# Task
Every line that contains the word "None" should be copied.

# Information provided
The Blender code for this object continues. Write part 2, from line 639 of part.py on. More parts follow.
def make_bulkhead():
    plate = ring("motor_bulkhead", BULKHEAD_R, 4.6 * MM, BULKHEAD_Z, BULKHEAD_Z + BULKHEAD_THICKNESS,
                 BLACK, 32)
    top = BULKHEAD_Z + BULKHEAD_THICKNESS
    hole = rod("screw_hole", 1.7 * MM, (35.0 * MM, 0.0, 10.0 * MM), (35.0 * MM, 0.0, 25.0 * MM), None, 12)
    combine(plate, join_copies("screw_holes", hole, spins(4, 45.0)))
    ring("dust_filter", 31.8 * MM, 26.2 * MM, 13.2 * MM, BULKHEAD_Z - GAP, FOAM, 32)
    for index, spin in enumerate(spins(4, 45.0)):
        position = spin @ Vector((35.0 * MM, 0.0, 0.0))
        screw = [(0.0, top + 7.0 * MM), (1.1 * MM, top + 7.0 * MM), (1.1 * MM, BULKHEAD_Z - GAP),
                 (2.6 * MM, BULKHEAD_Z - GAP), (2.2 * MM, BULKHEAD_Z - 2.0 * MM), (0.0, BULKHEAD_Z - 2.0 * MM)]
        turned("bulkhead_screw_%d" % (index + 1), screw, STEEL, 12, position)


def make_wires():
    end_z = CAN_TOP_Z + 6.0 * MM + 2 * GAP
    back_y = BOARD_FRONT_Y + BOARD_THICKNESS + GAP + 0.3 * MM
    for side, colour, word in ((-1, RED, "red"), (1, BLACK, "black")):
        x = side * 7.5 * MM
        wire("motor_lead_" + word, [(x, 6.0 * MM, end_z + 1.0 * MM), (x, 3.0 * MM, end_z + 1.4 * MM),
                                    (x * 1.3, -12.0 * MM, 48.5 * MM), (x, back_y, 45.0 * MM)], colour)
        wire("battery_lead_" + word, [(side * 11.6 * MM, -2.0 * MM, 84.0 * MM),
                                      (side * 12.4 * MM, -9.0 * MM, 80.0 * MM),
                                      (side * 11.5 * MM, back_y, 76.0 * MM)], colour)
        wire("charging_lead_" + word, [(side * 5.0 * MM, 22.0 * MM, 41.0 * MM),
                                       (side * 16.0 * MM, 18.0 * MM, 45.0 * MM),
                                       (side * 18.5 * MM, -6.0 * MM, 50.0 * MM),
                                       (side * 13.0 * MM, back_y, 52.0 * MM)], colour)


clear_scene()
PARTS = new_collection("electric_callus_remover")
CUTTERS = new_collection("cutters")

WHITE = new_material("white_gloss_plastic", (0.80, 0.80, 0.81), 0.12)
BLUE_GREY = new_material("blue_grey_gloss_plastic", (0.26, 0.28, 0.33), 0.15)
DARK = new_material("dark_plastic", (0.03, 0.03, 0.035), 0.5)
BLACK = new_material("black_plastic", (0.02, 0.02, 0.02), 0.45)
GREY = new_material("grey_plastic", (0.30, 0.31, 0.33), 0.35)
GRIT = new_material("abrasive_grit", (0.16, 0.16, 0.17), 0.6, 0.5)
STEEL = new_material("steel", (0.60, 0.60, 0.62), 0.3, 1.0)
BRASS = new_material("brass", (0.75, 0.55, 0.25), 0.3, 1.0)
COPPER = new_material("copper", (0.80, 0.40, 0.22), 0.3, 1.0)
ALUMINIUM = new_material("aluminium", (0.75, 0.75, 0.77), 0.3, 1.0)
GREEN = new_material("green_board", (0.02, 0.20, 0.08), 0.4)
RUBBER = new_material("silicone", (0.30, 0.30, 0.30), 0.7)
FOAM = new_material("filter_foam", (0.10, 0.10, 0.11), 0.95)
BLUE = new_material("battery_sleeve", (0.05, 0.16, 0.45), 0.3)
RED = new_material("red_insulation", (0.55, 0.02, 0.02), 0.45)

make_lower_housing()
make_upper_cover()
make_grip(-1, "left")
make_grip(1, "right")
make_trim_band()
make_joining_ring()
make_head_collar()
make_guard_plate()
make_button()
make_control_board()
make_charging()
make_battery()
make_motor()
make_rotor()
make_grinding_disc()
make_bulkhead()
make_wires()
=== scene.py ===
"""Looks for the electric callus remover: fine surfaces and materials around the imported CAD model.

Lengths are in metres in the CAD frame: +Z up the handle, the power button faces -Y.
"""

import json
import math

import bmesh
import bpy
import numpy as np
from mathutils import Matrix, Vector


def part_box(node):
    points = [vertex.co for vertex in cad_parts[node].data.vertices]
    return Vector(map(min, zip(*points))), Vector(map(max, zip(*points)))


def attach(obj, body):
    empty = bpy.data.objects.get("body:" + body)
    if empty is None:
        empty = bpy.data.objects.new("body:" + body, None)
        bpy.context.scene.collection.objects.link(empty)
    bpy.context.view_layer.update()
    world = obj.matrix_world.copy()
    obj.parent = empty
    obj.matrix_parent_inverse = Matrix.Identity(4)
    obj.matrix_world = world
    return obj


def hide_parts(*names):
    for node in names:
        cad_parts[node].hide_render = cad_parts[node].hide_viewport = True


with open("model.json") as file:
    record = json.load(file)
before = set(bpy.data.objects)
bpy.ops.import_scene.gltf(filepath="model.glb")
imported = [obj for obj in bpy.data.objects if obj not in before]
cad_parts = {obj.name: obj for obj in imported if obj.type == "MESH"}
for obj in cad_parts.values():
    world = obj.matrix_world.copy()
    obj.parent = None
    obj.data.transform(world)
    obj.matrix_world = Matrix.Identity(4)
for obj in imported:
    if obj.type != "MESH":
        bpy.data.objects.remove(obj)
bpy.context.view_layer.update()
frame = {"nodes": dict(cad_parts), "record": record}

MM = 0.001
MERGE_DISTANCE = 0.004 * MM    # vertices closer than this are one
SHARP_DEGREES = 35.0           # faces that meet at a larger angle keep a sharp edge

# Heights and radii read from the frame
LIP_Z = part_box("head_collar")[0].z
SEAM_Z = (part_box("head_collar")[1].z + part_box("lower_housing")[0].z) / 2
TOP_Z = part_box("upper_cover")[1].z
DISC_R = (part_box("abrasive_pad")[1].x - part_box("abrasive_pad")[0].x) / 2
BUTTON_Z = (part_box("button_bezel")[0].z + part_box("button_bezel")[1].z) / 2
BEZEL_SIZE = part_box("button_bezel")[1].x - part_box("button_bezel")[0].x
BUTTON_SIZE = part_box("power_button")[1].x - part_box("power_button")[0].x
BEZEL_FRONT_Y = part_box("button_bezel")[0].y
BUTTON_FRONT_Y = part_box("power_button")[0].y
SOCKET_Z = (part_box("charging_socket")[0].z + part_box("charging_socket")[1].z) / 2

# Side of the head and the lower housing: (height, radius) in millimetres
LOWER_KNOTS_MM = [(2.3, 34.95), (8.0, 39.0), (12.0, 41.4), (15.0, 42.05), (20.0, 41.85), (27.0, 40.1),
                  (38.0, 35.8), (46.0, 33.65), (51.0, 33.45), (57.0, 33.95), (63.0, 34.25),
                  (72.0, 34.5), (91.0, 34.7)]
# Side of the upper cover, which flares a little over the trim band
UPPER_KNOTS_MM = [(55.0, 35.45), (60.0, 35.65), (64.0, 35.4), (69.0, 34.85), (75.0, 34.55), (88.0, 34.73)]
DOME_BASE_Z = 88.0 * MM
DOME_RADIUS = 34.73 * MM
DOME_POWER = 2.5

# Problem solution
    hole = rod("screw_hole", 1.7 * MM, (35.0 * MM, 0.0, 10.0 * MM), (35.0 * MM, 0.0, 25.0 * MM), None, 12)
    if empty is None:
        empty = bpy.data.objects.new("body:" + body, None)
    obj.parent = None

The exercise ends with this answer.